STATED PROBLEM.
Set down, please, exactly the lines below that run from the line with "const bag = new" to the line with "obj.parent = empty", both lines included.

INPUT MATERIAL.

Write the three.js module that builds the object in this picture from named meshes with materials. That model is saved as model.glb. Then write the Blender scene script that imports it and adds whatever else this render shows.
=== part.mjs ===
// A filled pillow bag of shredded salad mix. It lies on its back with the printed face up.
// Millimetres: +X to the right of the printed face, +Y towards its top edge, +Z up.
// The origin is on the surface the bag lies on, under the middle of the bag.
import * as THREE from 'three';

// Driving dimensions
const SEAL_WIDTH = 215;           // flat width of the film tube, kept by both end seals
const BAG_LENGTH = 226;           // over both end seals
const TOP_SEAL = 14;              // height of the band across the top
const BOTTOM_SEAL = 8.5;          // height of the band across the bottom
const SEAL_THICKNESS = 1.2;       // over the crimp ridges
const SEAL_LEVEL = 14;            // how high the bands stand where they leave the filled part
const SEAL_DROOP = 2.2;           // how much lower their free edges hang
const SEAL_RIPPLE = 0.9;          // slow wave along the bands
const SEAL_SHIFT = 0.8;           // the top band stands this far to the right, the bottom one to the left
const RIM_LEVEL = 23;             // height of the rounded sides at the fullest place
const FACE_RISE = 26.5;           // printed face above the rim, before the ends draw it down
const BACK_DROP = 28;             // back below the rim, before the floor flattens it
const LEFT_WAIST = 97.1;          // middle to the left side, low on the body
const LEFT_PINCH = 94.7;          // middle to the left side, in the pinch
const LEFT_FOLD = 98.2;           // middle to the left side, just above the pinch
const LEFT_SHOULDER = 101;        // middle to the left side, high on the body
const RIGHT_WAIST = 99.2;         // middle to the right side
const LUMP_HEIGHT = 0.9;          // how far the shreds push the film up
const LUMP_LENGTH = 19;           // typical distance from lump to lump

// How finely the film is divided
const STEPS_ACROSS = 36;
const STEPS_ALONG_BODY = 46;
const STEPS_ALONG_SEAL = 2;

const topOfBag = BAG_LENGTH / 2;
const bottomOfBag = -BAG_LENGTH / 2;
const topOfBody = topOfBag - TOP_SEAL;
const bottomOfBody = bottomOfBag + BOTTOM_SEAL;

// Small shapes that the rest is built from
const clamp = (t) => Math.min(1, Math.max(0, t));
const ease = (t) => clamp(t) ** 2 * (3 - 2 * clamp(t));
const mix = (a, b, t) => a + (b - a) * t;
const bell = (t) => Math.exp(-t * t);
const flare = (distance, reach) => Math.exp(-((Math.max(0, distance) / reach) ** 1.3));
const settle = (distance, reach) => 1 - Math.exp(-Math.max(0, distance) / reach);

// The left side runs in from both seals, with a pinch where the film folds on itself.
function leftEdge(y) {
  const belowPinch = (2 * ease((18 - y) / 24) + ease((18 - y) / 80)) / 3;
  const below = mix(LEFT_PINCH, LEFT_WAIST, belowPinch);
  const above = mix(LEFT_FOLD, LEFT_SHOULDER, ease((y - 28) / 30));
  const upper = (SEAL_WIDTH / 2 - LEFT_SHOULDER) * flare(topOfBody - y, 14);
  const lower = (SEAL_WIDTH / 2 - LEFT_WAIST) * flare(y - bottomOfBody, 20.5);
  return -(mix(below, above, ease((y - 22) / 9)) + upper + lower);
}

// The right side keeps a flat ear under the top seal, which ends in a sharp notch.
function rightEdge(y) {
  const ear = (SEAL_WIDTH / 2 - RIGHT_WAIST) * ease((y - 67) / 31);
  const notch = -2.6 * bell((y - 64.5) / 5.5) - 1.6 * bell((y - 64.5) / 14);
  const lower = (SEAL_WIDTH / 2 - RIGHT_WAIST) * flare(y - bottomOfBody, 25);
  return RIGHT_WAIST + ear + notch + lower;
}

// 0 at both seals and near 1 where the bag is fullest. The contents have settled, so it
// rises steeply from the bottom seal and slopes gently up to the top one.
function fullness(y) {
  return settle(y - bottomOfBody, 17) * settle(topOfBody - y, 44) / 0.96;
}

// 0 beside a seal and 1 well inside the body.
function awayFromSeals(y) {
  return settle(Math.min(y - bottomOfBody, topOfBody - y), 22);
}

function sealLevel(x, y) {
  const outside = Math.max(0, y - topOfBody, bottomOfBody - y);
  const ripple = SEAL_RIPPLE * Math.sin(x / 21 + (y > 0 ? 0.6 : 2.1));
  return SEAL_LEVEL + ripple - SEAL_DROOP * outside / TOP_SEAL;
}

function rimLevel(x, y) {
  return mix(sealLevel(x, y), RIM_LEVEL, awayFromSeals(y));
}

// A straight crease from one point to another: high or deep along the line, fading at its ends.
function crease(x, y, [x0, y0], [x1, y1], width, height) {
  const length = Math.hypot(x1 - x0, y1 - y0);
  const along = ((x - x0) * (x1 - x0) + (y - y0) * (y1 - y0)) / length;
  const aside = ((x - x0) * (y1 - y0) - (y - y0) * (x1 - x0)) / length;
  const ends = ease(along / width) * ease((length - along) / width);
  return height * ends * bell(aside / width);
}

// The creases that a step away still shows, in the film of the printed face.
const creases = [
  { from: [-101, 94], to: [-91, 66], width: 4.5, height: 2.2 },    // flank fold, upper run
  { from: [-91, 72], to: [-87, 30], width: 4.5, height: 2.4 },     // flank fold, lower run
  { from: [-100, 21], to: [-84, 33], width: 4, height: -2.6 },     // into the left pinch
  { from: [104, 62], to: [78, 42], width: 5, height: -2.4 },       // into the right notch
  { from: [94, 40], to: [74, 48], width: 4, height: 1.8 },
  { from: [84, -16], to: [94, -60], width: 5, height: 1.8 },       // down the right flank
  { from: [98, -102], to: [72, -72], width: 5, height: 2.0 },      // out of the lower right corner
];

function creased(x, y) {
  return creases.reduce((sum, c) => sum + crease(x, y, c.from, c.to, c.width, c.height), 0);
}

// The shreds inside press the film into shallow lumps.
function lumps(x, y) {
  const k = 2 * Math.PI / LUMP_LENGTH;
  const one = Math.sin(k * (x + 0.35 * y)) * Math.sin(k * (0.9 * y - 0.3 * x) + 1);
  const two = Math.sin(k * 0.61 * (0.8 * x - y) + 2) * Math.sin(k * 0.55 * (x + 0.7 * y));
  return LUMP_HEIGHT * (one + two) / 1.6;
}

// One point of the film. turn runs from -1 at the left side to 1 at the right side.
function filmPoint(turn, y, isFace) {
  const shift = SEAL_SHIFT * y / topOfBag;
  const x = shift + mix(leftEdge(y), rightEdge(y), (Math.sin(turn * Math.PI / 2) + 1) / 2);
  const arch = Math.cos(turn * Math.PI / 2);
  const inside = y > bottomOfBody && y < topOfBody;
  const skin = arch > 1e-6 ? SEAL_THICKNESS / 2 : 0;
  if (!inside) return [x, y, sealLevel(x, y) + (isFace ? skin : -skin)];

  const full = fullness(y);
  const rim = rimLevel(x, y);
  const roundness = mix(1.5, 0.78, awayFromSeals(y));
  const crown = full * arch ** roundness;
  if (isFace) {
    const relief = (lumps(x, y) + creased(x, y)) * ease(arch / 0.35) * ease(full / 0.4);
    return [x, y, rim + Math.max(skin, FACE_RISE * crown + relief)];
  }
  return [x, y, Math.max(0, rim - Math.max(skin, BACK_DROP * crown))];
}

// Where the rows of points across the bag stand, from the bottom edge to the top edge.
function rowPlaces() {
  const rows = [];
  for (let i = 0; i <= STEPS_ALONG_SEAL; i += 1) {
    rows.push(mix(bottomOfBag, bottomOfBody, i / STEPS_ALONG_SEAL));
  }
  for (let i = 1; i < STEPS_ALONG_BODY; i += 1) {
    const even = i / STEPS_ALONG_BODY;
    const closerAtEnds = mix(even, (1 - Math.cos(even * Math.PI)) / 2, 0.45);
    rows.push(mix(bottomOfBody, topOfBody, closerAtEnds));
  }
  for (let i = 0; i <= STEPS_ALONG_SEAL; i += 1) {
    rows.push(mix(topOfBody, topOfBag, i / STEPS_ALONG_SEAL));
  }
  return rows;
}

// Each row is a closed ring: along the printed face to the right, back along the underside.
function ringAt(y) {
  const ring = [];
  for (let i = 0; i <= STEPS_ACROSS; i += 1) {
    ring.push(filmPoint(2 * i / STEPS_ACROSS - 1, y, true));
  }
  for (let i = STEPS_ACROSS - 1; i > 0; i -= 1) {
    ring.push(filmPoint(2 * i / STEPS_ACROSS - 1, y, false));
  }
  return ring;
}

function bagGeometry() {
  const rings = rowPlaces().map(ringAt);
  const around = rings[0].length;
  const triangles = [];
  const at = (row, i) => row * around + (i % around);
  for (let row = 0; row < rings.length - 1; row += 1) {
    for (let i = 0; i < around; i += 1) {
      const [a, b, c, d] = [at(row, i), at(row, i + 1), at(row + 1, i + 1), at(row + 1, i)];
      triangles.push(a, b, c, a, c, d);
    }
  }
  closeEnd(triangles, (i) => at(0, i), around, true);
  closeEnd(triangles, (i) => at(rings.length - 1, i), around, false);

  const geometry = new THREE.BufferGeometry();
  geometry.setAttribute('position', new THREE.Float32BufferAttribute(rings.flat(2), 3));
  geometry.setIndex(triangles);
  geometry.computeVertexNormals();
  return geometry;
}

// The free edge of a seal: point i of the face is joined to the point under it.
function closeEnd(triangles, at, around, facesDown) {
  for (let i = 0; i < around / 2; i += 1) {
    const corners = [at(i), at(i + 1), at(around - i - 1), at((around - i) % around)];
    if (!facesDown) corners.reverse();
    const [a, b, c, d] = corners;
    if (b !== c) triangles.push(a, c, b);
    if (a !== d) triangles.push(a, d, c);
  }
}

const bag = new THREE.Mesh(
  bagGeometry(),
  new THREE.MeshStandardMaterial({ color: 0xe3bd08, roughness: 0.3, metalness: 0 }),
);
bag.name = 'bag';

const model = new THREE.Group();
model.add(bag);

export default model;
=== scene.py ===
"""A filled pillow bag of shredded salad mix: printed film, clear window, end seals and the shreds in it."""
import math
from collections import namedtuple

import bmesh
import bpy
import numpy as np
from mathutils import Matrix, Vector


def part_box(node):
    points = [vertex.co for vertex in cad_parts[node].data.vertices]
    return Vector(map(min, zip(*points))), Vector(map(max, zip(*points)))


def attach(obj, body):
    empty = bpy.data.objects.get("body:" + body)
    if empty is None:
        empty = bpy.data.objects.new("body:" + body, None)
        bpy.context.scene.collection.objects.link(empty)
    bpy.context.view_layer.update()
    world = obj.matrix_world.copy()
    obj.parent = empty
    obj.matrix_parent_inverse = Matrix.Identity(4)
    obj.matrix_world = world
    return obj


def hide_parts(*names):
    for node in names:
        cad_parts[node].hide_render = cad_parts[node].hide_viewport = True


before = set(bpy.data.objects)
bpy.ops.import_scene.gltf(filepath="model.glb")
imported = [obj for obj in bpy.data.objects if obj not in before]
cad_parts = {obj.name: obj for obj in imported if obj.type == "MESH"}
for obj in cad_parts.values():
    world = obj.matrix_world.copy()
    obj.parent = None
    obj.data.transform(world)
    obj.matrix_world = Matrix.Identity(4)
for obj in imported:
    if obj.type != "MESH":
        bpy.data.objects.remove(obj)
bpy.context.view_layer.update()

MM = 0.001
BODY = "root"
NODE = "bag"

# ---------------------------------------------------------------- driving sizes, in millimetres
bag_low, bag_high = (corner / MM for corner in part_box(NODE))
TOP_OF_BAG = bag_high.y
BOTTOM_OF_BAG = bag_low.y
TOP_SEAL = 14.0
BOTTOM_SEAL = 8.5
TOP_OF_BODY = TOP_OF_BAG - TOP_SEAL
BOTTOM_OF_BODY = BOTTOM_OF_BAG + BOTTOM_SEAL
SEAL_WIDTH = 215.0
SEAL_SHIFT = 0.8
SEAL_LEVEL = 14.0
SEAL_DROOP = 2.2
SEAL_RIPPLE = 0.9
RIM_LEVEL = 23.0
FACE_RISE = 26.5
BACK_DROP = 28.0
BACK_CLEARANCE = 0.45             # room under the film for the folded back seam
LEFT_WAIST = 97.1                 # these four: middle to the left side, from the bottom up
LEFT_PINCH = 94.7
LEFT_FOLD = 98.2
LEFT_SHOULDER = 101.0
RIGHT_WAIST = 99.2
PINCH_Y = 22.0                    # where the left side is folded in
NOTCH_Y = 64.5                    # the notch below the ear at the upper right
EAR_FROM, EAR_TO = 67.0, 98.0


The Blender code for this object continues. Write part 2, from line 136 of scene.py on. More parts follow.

RESPONSE TO THIS EXERCISE.
const bag = new THREE.Mesh(
  bagGeometry(),
  new THREE.MeshStandardMaterial({ color: 0xe3bd08, roughness: 0.3, metalness: 0 }),
);
bag.name = 'bag';

const model = new THREE.Group();
model.add(bag);

export default model;
=== scene.py ===
"""A filled pillow bag of shredded salad mix: printed film, clear window, end seals and the shreds in it."""
import math
from collections import namedtuple

import bmesh
import bpy
import numpy as np
from mathutils import Matrix, Vector


def part_box(node):
    points = [vertex.co for vertex in cad_parts[node].data.vertices]
    return Vector(map(min, zip(*points))), Vector(map(max, zip(*points)))


def attach(obj, body):
    empty = bpy.data.objects.get("body:" + body)
    if empty is None:
        empty = bpy.data.objects.new("body:" + body, None)
        bpy.context.scene.collection.objects.link(empty)
    bpy.context.view_layer.update()
    world = obj.matrix_world.copy()
    obj.parent = empty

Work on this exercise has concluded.